The Old Town of Tallinn (that’s pronounced TAHL-linn) dates from medieval times, and it’s been lovingly restored, Disneyland-like, to look just like that, to the point that many businesses’ employees dress in period garb. Surprisingly, the effect is pleasant rather than cheesy. Being medieval is Tallinn’s brand. We stayed in a renovated studio—the building was 600 years old but the recently-remodeled apartment had a small personal sauna in the bathroom! AirBnB FTW.
Despite some rain, our free walking tour was terrific. (We enjoyed free donate-what-you-like walking tours in all three Baltic capitals.) There are spectacular views of the “lower city” (where the working folks lived and where the taverns were) from the “upper city” just outside the walls (where the nobles lived). Much of the city wall is either intact or reconstructed, with the original city gates. The sense of being in a medieval walled city is authentic.
After the tour we had lunch with some of the other tour-goers, including Roberto (Colombia), Miguel Ángel (Mexico, but currently living in UK), Soh (South Korea, at right), and ???. A great tip we got from Roberto and Miguel Ángel, who had been working their way north from Poland, was to go to a bar called Ala in Riga…more on that later. We were particularly impressed by Soh, who seemed late 20something or early 30something and had traveled solo on the Trans-Siberian Railroad over a 3-week period as part of spending several weeks traveling.
In the evening, we went to a bar just outside the city wall that Lonely Planet had identified as a locals bar. True to form, no one there including the bartender spoke English; it attracted an older crowd (the bars within the walls attract a younger and more touristy crowd); and two of the customers had appointed themselves the concertina player and chanteuse/danseuse. It doesn’t get more authentic, as the short video clip suggests.

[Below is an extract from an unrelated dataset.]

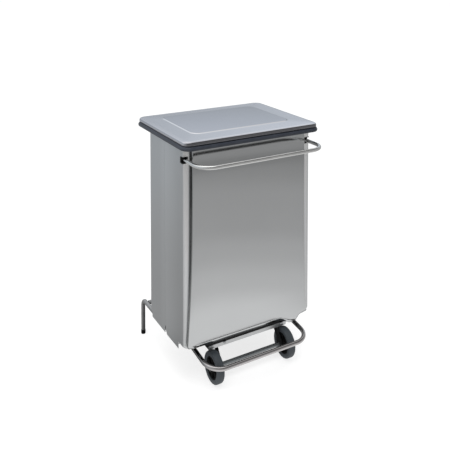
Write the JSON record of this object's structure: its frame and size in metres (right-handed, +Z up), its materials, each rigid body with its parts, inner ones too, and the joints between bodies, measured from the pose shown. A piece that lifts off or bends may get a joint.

The guy next to me taught me to say a quo vadis in Estonian, which I’ve since forgotten, and when I asked him for advice on trying a “local specialty”, he suggested Milli-millikas. This turns out to be a vile concoction of cheap tequila, Jaegermeister, and quite a bit of Tabasco sauce, consumed as a shot. Don’t try it. But the bartender also suggested trying Vana Tallinn (“old Tallinn”), an herbal digestive liqueur made in Tallinn. That we liked a lot, and ultimately brought home a bottle.
The next day took us to the very moving Museum of the Occupation. The Baltics have actually been occupied at one time or another by Sweden, Poland, Germany, Russia, Germany again, and the USSR, before gaining their independence in 1991 after the dissolution of the USSR. As the museum points out, unlike the Jewish Holocaust, whose story was amply documented immediately after the Allies liberated Europe, the Baltic citizens who were deported to Siberia during the Soviet occupation were later forbidden under penalty of death from writing about their experiences or even discussing them with others, so the details of the Baltic tragedy are far less known to outsiders. But their occupation was no less horrible, and the atrocities visited on them by the Soviets no less heinous than those visited by the Nazis upon the Jews, if perhaps not at the same scale. During the post-WWII occupation, the Baltic countries lost fully a third of their population via deportation and execution.
Given we had had only had a day and a half in Tallinn, we decided to modify our original plan. Instead of spending a day in the university town of Tartu and visiting Sigulda Castle, we decided to focus on the Baltic capitals. A bit of investigation quickly revealed that the trains here don’t go anywhere useful—local service only, for the most part—and that buses are the way to get around. So we booked a bus ticket for the following afternoon to Riga, the Latvian capital, about four hours’ drive away.